I'm thinking of changing my insurance, and while there's plenty of advice on here as to who to go to, have any of you actually made a claim?
Who was it with and how did it go?


----------



## havoc (Dec 8, 2008)

The obvious one which isn't known for problems is Petplan of course - I have claimed from them recently and they're very quick, 2-3 weeks. Other than that I'd say check with your vet because they will be up to date with how companies are behaving and it isn't always obvious to us. Companies change so ones vets will deal with direct also change and I'd say it is a good indication. One company which currently has a very bad name for dragging its heels is Direct Line - at least on b2b payouts.
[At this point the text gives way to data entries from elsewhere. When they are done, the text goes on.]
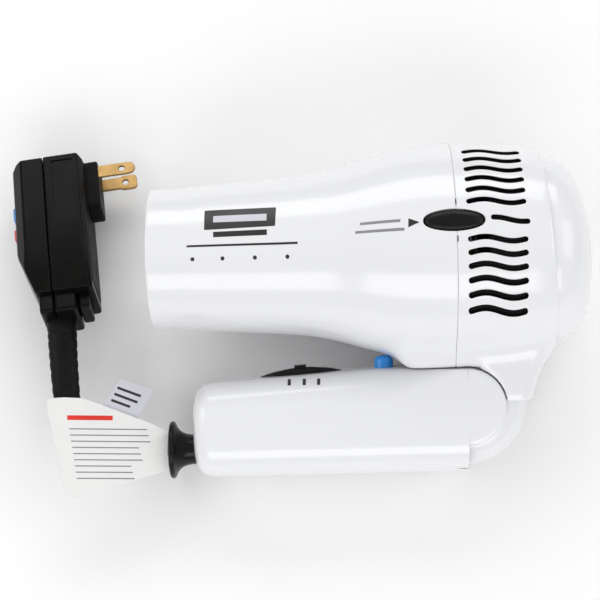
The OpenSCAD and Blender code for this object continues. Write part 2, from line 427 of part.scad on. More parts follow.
module plug_front() plug_at() color(black) difference() {
  union() {
    intersection() { plug_form(); box([16, -90, -20], [36, 1, 20]); }
    along_boss();
    box([16, -84, -12], [27, -73, 12]);
    box([27, -82, -9], [32.5, -73, 9]);
  }
  plug_inside();
  blade_pair(0);
  // recessed panel on each broad side
  for (s = [0, 1]) mirror([0, 0, s]) box([20, -30, 16.3], [30.5, -3, 20]);
}
module along_boss() translate([34, 0, 0]) rotate([90, 0, 90]) linear_extrude(7.4) union() {
  translate([-24, -8.5]) square([21, 17]); translate([-27, -5.5]) square([27, 11]);
  for (y = [-24, -3]) for (z = [-5.5, 5.5]) translate([y, z]) circle(r = 3, $fn = 32);
}
module plug_back() plug_at() color(black) difference() {
  union() {
    intersection() { plug_form(); box([-1, -90, -20], [16, 1, 20]); }
    box([9, -84, -12], [16, -73, 12]);
  }
  plug_inside();
  box([-3, -26.6, -4.4], [4, -18.4, 4.4]);
  box([-3, -37.6, -4.4], [4, -30.9, 4.4]);
}
module plug_board() plug_at() color([0.12, 0.35, 0.2]) { box([11, -62, -12.4], [12.6, -5, 12.4]); box([12.6, -40, -8], [22, -24, 8]); box([12.6, -58, -6], [19, -46, 6]); }
module plug_blades() plug_at() color(brass) blade_pair(0);
module test_button() plug_at() color([0.1, 0.45, 0.9]) { box([-2, -26.2, -4], [4.2, -18.8, 4]); box([3.2, -27.4, -5.2], [4.4, -17.6, 5.2]); box([4, -23.3, -1], [9.4, -21.7, 1]); }
module reset_button() plug_at() color([0.85, 0.15, 0.12]) { box([-1.3, -37.2, -4], [4.2, -31.3, 4]); box([3.2, -38.4, -5.2], [4.4, -30.1, 5.2]); box([4, -35, -1], [9.4, -33.4, 1]); }
// tapering strain relief, oval in section, from the plug to the cord
boot_route = [[-145.8, 1.6, 33.7], [-145.4, -4, 34.6], [-145, -10, 34.9], [-144.6, -17, 34.2], [-144.1, -25, 32.6], [-143.6, -33, 30.4], [-143.1, -40, 28.2]];
module cord_boot() color(black) {
  n = len(boot_route); m = 12;
  pts = [for (i = [0:n - 1]) let (t = unit(boot_route[min(i + 1, n - 1)] - boot_route[max(i - 1, 0)]), u = unit(cross(t, [0, 0, 1])), v = cross(t, u), a = 7.2 - 0.15 * i, b = 4.6 - 0.15 * i)
    for (k = [0:m - 1]) boot_route[i] + a * cos(360 * k / m) * u + b * sin(360 * k / m) * v];
  polyhedron(points = pts, faces = concat([[for (k = [0:m - 1]) k]],
    [for (i = [0:n - 2]) for (k = [0:m - 1]) let (p = i * m + k, q = i * m + (k + 1) % m) [p, p + m, q + m, q]], [[for (k = [m - 1:-1:0]) (n - 1) * m + k]]), convexity = 4);
}
cord_route = [[-88.3, -59.93, 20.63], [-98, -60, 20.6], [-108, -60, 20.6], [-117, -60, 20.8], [-125.5, -58.4, 22], [-132.8, -54.8, 23.6], [-138.2, -49.6, 25.4], [-141.6, -43.4, 27.3], [-143.2, -37, 29.1]];
module supply_cord() color(black) sweep(cord_route, cord_r, 10);
tag_2d = [[-57, 21], [-55.2, 22.9], [-48.7, 23.4], [-40.4, 23.1], [-30.8, 19.8], [-18.4, 14.6], [-8.6, 11.5], [-0.4, 7.6], [-0.4, -10.7], [-9.4, -13.5], [-21.3, -17.4],
  [-32.7, -20.9], [-42.2, -23.6], [-45.4, -23.4], [-47.6, -20.6], [-52.8, 2.8]];
module tag_at() translate([-96, -60, 25.5]) rotate([0, 9.8, 0]) children();
module warning_tag() color([0.95, 0.95, 0.94]) {
  tag_at() linear_extrude(0.5) polygon(tag_2d);
  // its wrap around the cord
  difference() {
    union() { translate([-112, -60, 20.6]) rotate([0, 90, 0]) cylinder(r = 2.9, h = 13, $fn = 32); box([-110, -60.25, 22], [-101, -59.75, 26.6]); }
    translate([-113, -60, 20.6]) rotate([0, 90, 0]) cylinder(r = 2.35, h = 15, $fn = 32);
  }
}
module cord_sticker() color([0.82, 0.82, 0.85]) tag_at() translate([0, 0, -0.4]) linear_extrude(0.4) polygon([[-22.7, 33], [-7.1, 27.6], [-14.4, 13.3], [-30.8, 19.8]]);

front_housing();
rear_housing();
rear_cap();
air_screen();
outlet_grille();
heat_shield();
mica_frame();
heater_coils();
thermal_cutouts();
ionizer_module();
ion_needle();
motor_mount();
motor_can();
motor_end_cap();
motor_magnets();
motor_bearings();
motor_brushes();
rectifier_board();
housing_screws();
heater_wires();
armature();
motor_shaft();
fan_impeller();
reel_frame();
reel_axle();
spring_case();
reel_spring();
brush_holder();
reel_spool();
slip_rings();
wound_cord();
cord_in_housing();
retract_button();
button_springs();
brake_lever();
brake_pin();
handle_left();
handle_right();
hinge_pin();
hinge_washers();
detent_spring();
handle_screws();
switch_bezel();
switch_slider();
switch_body();
cool_button();
cool_spring();
cool_switch();
cord_guide();
cord_in_handle();
supply_cord();
cord_boot();
plug_front();
plug_back();
plug_board();
plug_blades();
test_button();
reset_button();
warning_tag();
cord_sticker();
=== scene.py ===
import bpy, bmesh, math
import numpy as np
from mathutils import Matrix, Vector
from mathutils.geometry import delaunay_2d_cdt


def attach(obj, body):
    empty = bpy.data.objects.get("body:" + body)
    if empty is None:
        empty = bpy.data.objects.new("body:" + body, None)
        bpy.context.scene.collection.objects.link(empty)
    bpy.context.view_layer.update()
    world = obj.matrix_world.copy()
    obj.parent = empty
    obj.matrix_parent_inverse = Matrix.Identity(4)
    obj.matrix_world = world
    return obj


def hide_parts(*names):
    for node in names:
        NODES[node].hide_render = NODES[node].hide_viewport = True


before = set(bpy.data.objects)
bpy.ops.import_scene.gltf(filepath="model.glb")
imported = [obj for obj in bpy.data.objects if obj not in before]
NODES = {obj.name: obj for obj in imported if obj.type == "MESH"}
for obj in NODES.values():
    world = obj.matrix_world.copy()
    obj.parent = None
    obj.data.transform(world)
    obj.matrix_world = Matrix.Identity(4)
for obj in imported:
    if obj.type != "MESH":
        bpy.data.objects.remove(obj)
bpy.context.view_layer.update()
scene = bpy.context.scene
rad = math.radians

# ------------------------------------------------------------------ frames
MM = Matrix.Scale(0.001, 4)
ML = MM @ Matrix.Translation((-97.34, 24.4, 50.0)) @ Matrix.Rotation(rad(19.2), 4, "X")
MP = MM @ Matrix.Translation((-173, 79, 16.65)) @ Matrix.Rotation(rad(7), 4, "Z") @ Matrix.Rotation(rad(-12), 4, "X")
MT = MM @ Matrix.Translation((-96, -60, 25.5)) @ Matrix.Rotation(rad(9.8), 4, "Y")
MB = ML @ Matrix.Rotation(rad(-17), 4, "X")
SLOPE = math.atan(4.5 / 73)
MS = ML @ Matrix.Translation((64, -55.1, 0)) @ Matrix.Rotation(SLOPE, 4, "Z")
PX, PY = 140.0, -70.5

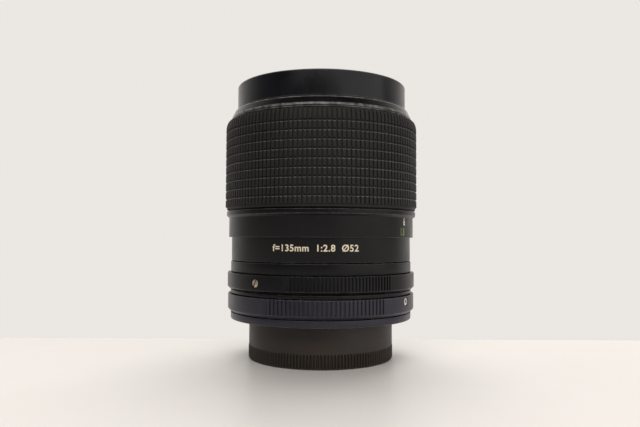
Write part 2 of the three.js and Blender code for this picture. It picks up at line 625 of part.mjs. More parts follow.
function opticalGroups() {
  const frontCell = turned([
    [CELL.narrow, CELL.bottom],
    [CELL.outer, CELL.bottom],
    [CELL.outer, CELL.top],
    [CELL.wide, CELL.top],
    [CELL.wide, CELL.step],
    [CELL.narrow, CELL.step],
  ], GLASS_SEGMENTS);
  const armWindow = sector(ARM_WINDOW.inner, ARM_WINDOW.outer,
    APERTURE_SCREW.azimuth - ARM_WINDOW.margin,
    APERTURE_SCREW.azimuth + APERTURE_TRAVEL + ARM_WINDOW.margin,
    REAR_CELL_FLANGE.bottom - 1, REAR_CELL.top + 1);
  const rearCell = turned([
    [REAR_CELL.lip, REAR_CELL.bottom],
    [REAR_CELL.outer, REAR_CELL.bottom],
    [REAR_CELL.outer, REAR_CELL_FLANGE.bottom],
    [REAR_CELL_FLANGE.outer, REAR_CELL_FLANGE.bottom],
    [REAR_CELL_FLANGE.outer, REAR_CELL.top],
    [REAR_CELL.inner, REAR_CELL.top],
    [REAR_CELL.inner, REAR_CELL.lipTop],
    [REAR_CELL.lip, REAR_CELL.lipTop],
  ]).subtract(armWindow);
  return [
    lensElement('front_element', FRONT_GLASS),
    lensElement('second_element', SECOND_GLASS),
    lensElement('third_element', THIRD_GLASS),
    lensElement('rear_element', REAR_GLASS),
    piece('front_cell', frontCell, innerBlack),
    piece('cell_retaining_ring', ring(CELL_RETAINER, GLASS_SEGMENTS), innerBlack),
    piece('element_spacer', ring(SPACER, GLASS_SEGMENTS), innerBlack),
    piece('inner_retaining_ring', ring(INNER_RETAINER, GLASS_SEGMENTS), innerBlack),
    piece('rear_cell', rearCell, innerBlack),
    piece('rear_retaining_ring', ring(REAR_RETAINER, TURNED_SEGMENTS), innerBlack),
  ];
}

// ---------------------------------------------------------------- iris

// Where a blade's drive pin is after the blade has swung closed by an angle about its pivot.
function drivePinAt(swing) {
  const angle = radians(DRIVE_PIN.angle + swing);
  return new THREE.Vector2(
    PIVOT.pitchRadius + DRIVE_PIN.offset * Math.cos(angle),
    DRIVE_PIN.offset * Math.sin(angle),
  );
}

function irisHousing() {
  let body = turned([
    [IRIS_HOUSING.inner, IRIS_HOUSING.bottom],
    [IRIS_HOUSING.outer, IRIS_HOUSING.bottom],
    [IRIS_HOUSING.outer, IRIS_HOUSING.top],
    [IRIS_HOUSING.opening, IRIS_HOUSING.top],
    [IRIS_HOUSING.opening, IRIS_HOUSING.plateBottom],
    [IRIS_HOUSING.inner, IRIS_HOUSING.plateBottom],
  ]);
  for (let i = 0; i < BLADE_COUNT; i += 1) {
    body = body.add(upright(PIVOT.radius, PIVOT.bottom, IRIS_HOUSING.plateBottom + 0.3,
      PIVOT.pitchRadius, 90 + i * BLADE_PITCH, PIN_SEGMENTS));
  }
  return piece('iris_housing', body, innerBlack);
}

// The flat outline of a blade, with its pivot on the +X axis.
function bladeOutline() {
  const { inner, outer, start, end } = BLADE;
  const middle = (inner + outer) / 2;
  const tip = radians(end);
  const polar = (radius, degrees) => [
    radius * Math.cos(radians(degrees)),
    radius * Math.sin(radians(degrees)),
  ];
  const shape = new THREE.Shape();
  shape.moveTo(...polar(inner, start));
  shape.absarc(0, 0, inner, radians(start), tip, false);
  shape.absarc(middle * Math.cos(tip), middle * Math.sin(tip), (outer - inner) / 2,
    tip + Math.PI, tip, true);
  shape.absarc(0, 0, outer, tip, radians(BLADE_TAB.right + 2), true);
  shape.lineTo(...polar(BLADE_TAB.outer, BLADE_TAB.right));
  shape.lineTo(...polar(BLADE_TAB.outer, BLADE_TAB.left / 2));
  shape.lineTo(...polar(BLADE_TAB.leftOuter, BLADE_TAB.left));
  shape.closePath();
  return shape;
}

function irisBladeSolid() {
  const plate = new THREE.ExtrudeGeometry(bladeOutline(), {
    depth: BLADE.thickness,
    bevelEnabled: false,
    curveSegments: 7,
  });
  const pivotHole = upright(PIVOT.radius + 0.1, -1, 1, PIVOT.pitchRadius, 90, PIN_SEGMENTS);
  return solidOf(plate).subtract(pivotHole);
}

function irisBlades() {
  const plate = irisBladeSolid();
  const pinCentre = drivePinAt(0);
  const blades = [];
  for (let i = 0; i < BLADE_COUNT; i += 1) {
    const base = BLADE.top - BLADE.thickness - i * BLADE.level;
    const pinLength = base + BLADE.thickness / 2 - DRIVE_PIN.bottom;
    const pin = new THREE.CylinderGeometry(DRIVE_PIN.radius, DRIVE_PIN.radius, pinLength, PIN_SEGMENTS);
    pin.rotateX(Math.PI / 2);
    pin.translate(pinCentre.x, pinCentre.y, BLADE.thickness / 2 - pinLength / 2);
    const blade = piece(`iris_blade_${i + 1}`, plate.add(solidOf(pin)), bladeSteel);
    blade.position.z = base;
    blade.rotation.z = radians(i * BLADE_PITCH);
    blades.push(blade);
  }
  return blades;
}

// The path of a drive pin as the cam ring sees it while the ring turns and the blade swings.
function camPath() {
  const path = [];
  const overrun = CAM_SLOT.overrun;
  for (let i = 0; i <= CAM_SLOT.steps; i += 1) {
    const turn = -overrun + (APERTURE_TRAVEL + 2 * overrun) * i / CAM_SLOT.steps;
    const pin = drivePinAt(turn * BLADE_SWING / APERTURE_TRAVEL);
    path.push(pin.rotateAround(new THREE.Vector2(), -radians(turn)));
  }
  return path;
}

// A slot of constant width along a smooth path, with blunt pointed ends.
function slotShape(path, halfWidth) {
  const left = [];
  const right = [];
  const last = path.length - 1;
  path.forEach((point, i) => {
    const ahead = path[Math.min(i + 1, last)].clone().sub(path[Math.max(i - 1, 0)]).normalize();
    const side = new THREE.Vector2(-ahead.y, ahead.x).multiplyScalar(halfWidth);
    left.push(point.clone().add(side));
    right.push(point.clone().sub(side));
  });
  const nose = (end, before) => end.clone().add(end.clone().sub(before).setLength(halfWidth * 0.7));
  const front = nose(path[last], path[last - 1]);
  const back = nose(path[0], path[1]);
  return new THREE.Shape([...left, front, ...right.reverse(), back]);
}

function camRing() {
  let body = ring(CAM_RING);
  const depth = CAM_RING.top - CAM_RING.bottom + 2;
  const slotGeometry = new THREE.ExtrudeGeometry(slotShape(camPath(), CAM_SLOT.halfWidth), {
    depth,
    bevelEnabled: false,
  });
  const slot = solidOf(slotGeometry.translate(0, 0, CAM_RING.bottom - 1));
  for (let i = 0; i < BLADE_COUNT; i += 1) {
    body = body.subtract(slot.rotate([0, 0, i * BLADE_PITCH]));
  }
  const arm = block(CAM_ARM.inner, CAM_ARM.outer, CAM_ARM.width, CAM_ARM.bottom,
    CAM_RING.bottom + 0.3, APERTURE_SCREW.azimuth);
  return piece('iris_cam_ring', body.add(arm), brass);
}

// ---------------------------------------------------------------- assembly

function assembly(...members) {
  const group = new THREE.Group();
  group.add(...members.flat());
  return group;
}

const barrel = assembly(
  mainBarrelPieces(), depthScaleRing(), rearHousing(), detentPieces(), guideKeyPieces(),
  mountPieces(), plungerPieces(),
);
const focusing = assembly(focusPieces());
const optics = assembly(
  opticsBarrel(), frontRings(), opticalGroups(), irisHousing(),
  piece('iris_retaining_ring', ring(IRIS_RETAINER), brass),
);
const iris = assembly(camRing(), irisBlades());

const lens = assembly(
  barrel, focusing, optics, iris, hood(), apertureRingPieces(), mountRing(), stopDownPin(), rearCap(),
);
lens.name = 'prime_camera_lens';

export default lens;
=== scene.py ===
"""The looks of a prime camera lens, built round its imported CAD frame.

Outlines are in millimetres and objects in metres."""

import json
import math

import bmesh
import bpy
from mathutils import Matrix, Vector


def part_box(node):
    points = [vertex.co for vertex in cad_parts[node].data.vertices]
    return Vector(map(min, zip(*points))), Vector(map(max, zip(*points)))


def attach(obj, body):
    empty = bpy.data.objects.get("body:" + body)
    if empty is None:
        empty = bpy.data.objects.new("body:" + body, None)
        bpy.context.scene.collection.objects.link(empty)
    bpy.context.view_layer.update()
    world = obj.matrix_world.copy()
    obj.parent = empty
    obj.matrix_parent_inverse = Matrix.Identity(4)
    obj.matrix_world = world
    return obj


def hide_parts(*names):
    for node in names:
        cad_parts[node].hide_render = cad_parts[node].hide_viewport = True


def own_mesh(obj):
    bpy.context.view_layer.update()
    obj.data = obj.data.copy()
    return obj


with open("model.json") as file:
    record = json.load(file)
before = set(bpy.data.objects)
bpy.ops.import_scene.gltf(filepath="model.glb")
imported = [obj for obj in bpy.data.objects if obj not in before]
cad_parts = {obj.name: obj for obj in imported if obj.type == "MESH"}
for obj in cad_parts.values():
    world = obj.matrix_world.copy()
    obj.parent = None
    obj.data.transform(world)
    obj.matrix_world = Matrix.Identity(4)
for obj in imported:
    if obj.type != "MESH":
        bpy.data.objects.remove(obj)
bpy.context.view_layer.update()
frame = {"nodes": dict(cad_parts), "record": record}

MM = 0.001
BODY_OF = {node: body for body, nodes in frame["record"]["behaviour"]["bodies"].items() for node in nodes}
MOUNTS = {mount["name"]: mount for mount in frame["record"]["mounts"]}
SLOT_OF = {row["node"]: row["material_slot"] for row in frame["record"]["subparts"]}

# Azimuths are in degrees from the side that faces the camera (-Y), growing towards +X.
INDEX_AZIMUTH = 180.0
TURN_STEP = 1.5
DEGREES_PER_MM = 10.0        # turn of the focus ring for each millimetre that the optics travel
FOCAL_LENGTH = 137.5         # the true focal length, which puts the 6 ft mark where the photograph has it
STOP_AZIMUTH_STEP = 7.0      # turn of the aperture ring from one stop to the next
STOPS = ["2.8", "4", "5.6", "8", "11", "16", "22"]
FEET = 304.8
INFINITY = "infinity"        # drawn as a figure 8 laid on its side, as the built-in font has no such sign
SHARP_ANGLE = math.radians(38)
FINE_TURN_STEP = 7.5         # for screws and pins

# ------------------------------------------------------------------ places and sizes from the frame


def span(node):
    """Outer radius, bottom and top of a CAD node that is turned about the lens axis."""
    low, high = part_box(node)
    return max(high.x, high.y, -low.x, -low.y) / MM, low.z / MM, high.z / MM


def outward(azimuth):
    """The direction out from the lens axis at an azimuth."""
    angle = math.radians(azimuth)
    return Vector((math.sin(angle), -math.cos(angle), 0))


def middle(node):
    """Azimuth, distance from the lens axis and height of the middle of a small CAD node."""
    low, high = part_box(node)
    centre = (low + high) / 2 / MM
    return math.degrees(math.atan2(centre.x, -centre.y)), math.hypot(centre.x, centre.y), centre.z


def reach(node, azimuth):
    """How far in and out a small CAD node goes along a radius of the lens."""
    along = [v.co.dot(outward(azimuth)) / MM for v in frame["nodes"][node].data.vertices]
    return min(along), max(along)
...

The other thing I like about Petplan is the long lead time they give before you need to claim. It's twelve months which meant I could put in a single claim for what I'd come to realise was an ongoing condition and never thought to claim for individual visits (thank you my vet for pointing it out). Some insurers are as short as three months. This sort of thing may not matter to you but it is worth checking if it might.


----------



## rona (Aug 18, 2011)

havoc said:


> The obvious one which isn't known for problems is Petplan of course - I have claimed from them recently and they're very quick, 2-3 weeks. Other than that I'd say check with your vet because they will be up to date with how companies are behaving and it isn't always obvious to us. Companies change so ones vets will deal with direct also change and I'd say it is a good indication. One company which currently has a very bad name for dragging its heels is Direct Line - at least on b2b payouts.
> 
> The other thing I like about Petplan is the long lead time they give before you need to claim. It's twelve months which meant I could put in a single claim for what I'd come to realise was an ongoing condition and never thought to claim for individual visits (thank you my vet for pointing it out). Some insurers are as short as three months. This sort of thing may not matter to you but it is worth checking if it might.


Thank you for your reply, but I was asking more about business insurance for a dog walker/sitter


----------



## havoc (Dec 8, 2008)

Ah - sorry.


----------